** WHAT IS EXPECTED **
Give back the exact lines spanning from the line with "barrel_radius, flank_height), collar_root_radius)" to the line with "before = set(bpy.data.objects)", with both of those lines included and no others.

** ITEMS **
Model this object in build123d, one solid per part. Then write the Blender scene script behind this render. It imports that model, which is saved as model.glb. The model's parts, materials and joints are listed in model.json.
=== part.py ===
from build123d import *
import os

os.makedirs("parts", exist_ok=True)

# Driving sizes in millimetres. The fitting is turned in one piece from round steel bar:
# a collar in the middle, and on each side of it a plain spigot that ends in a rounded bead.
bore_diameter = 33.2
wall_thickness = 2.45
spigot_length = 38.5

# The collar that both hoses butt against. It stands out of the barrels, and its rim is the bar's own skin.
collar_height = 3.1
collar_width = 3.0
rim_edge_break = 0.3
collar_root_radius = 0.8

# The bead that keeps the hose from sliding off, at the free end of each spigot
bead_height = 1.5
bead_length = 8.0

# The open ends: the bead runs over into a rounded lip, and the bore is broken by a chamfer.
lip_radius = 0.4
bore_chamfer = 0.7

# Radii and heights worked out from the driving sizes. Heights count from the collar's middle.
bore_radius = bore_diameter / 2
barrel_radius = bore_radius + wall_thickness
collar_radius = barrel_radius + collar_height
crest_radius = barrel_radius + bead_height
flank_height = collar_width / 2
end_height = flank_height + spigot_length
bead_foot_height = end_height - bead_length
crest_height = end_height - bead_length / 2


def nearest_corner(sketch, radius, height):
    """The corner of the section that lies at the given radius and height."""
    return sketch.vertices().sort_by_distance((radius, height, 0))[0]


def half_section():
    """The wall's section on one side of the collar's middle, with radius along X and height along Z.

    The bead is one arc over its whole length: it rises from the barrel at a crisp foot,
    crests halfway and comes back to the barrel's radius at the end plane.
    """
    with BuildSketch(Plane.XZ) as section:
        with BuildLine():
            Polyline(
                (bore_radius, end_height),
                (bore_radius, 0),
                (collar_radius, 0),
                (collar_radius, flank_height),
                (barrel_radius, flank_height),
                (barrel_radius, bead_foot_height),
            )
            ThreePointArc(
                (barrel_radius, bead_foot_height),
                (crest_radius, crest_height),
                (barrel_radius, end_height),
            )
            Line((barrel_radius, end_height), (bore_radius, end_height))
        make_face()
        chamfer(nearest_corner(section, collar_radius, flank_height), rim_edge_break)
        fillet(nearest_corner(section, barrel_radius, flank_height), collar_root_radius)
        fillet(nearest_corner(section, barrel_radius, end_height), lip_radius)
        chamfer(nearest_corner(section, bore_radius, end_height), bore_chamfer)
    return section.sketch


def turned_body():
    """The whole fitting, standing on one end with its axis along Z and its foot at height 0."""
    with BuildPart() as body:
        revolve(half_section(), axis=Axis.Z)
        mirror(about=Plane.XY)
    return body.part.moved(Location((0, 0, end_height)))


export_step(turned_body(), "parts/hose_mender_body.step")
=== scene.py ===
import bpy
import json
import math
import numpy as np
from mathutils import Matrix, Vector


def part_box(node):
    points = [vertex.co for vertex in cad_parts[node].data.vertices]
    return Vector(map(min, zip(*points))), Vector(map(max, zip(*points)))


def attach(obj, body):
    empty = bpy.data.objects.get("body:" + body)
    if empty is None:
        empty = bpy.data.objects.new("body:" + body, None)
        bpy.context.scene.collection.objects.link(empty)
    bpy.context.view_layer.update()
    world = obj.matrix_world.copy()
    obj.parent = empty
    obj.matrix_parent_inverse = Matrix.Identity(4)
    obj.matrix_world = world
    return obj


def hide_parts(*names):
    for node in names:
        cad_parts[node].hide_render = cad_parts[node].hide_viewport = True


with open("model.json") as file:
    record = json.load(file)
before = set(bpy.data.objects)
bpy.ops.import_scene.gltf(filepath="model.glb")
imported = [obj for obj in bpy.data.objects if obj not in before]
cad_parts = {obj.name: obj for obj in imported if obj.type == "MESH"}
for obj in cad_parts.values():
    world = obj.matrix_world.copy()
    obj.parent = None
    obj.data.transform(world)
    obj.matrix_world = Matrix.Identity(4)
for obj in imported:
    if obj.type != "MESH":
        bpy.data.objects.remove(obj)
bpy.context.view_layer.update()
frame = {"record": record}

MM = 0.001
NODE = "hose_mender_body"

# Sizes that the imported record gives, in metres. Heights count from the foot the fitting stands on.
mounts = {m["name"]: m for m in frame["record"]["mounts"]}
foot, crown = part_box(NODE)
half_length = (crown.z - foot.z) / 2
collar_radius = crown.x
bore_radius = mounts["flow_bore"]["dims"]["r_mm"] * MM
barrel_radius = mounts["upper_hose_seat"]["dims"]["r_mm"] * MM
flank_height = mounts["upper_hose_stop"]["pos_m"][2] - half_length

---

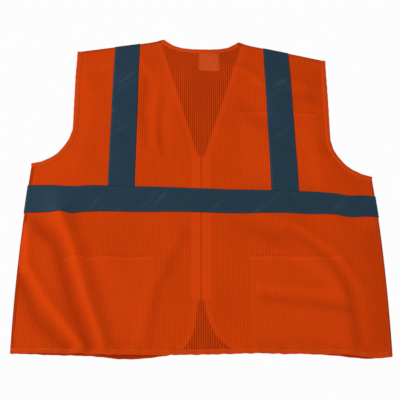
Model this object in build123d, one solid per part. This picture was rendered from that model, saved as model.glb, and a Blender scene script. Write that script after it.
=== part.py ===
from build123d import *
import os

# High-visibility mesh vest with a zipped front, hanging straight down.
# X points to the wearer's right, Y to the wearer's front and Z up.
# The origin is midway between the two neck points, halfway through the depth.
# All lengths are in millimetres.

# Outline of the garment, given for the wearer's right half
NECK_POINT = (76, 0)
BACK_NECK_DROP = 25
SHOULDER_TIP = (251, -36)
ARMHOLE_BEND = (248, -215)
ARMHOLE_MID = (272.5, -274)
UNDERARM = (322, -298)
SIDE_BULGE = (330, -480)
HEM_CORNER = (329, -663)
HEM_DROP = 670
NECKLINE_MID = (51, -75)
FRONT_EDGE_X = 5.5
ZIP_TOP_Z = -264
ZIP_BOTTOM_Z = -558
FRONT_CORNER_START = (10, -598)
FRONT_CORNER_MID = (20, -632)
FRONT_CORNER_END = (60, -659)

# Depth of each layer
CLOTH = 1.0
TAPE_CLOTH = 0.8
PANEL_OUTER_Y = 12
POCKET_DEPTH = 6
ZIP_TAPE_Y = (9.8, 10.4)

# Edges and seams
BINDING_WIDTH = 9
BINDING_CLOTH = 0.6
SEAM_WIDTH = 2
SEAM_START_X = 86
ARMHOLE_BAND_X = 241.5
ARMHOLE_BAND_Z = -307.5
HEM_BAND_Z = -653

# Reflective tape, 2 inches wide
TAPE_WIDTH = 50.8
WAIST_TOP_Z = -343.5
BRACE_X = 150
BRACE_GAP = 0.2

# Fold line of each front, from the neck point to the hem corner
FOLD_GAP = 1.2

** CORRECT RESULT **
        fillet(nearest_corner(section, barrel_radius, flank_height), collar_root_radius)
        fillet(nearest_corner(section, barrel_radius, end_height), lip_radius)
        chamfer(nearest_corner(section, bore_radius, end_height), bore_chamfer)
    return section.sketch


def turned_body():
    """The whole fitting, standing on one end with its axis along Z and its foot at height 0."""
    with BuildPart() as body:
        revolve(half_section(), axis=Axis.Z)
        mirror(about=Plane.XY)
    return body.part.moved(Location((0, 0, end_height)))


export_step(turned_body(), "parts/hose_mender_body.step")
=== scene.py ===
import bpy
import json
import math
import numpy as np
from mathutils import Matrix, Vector


def part_box(node):
    points = [vertex.co for vertex in cad_parts[node].data.vertices]
    return Vector(map(min, zip(*points))), Vector(map(max, zip(*points)))


def attach(obj, body):
    empty = bpy.data.objects.get("body:" + body)
    if empty is None:
        empty = bpy.data.objects.new("body:" + body, None)
        bpy.context.scene.collection.objects.link(empty)
    bpy.context.view_layer.update()
    world = obj.matrix_world.copy()
    obj.parent = empty
    obj.matrix_parent_inverse = Matrix.Identity(4)
    obj.matrix_world = world
    return obj


def hide_parts(*names):
    for node in names:
        cad_parts[node].hide_render = cad_parts[node].hide_viewport = True


with open("model.json") as file:
    record = json.load(file)
before = set(bpy.data.objects)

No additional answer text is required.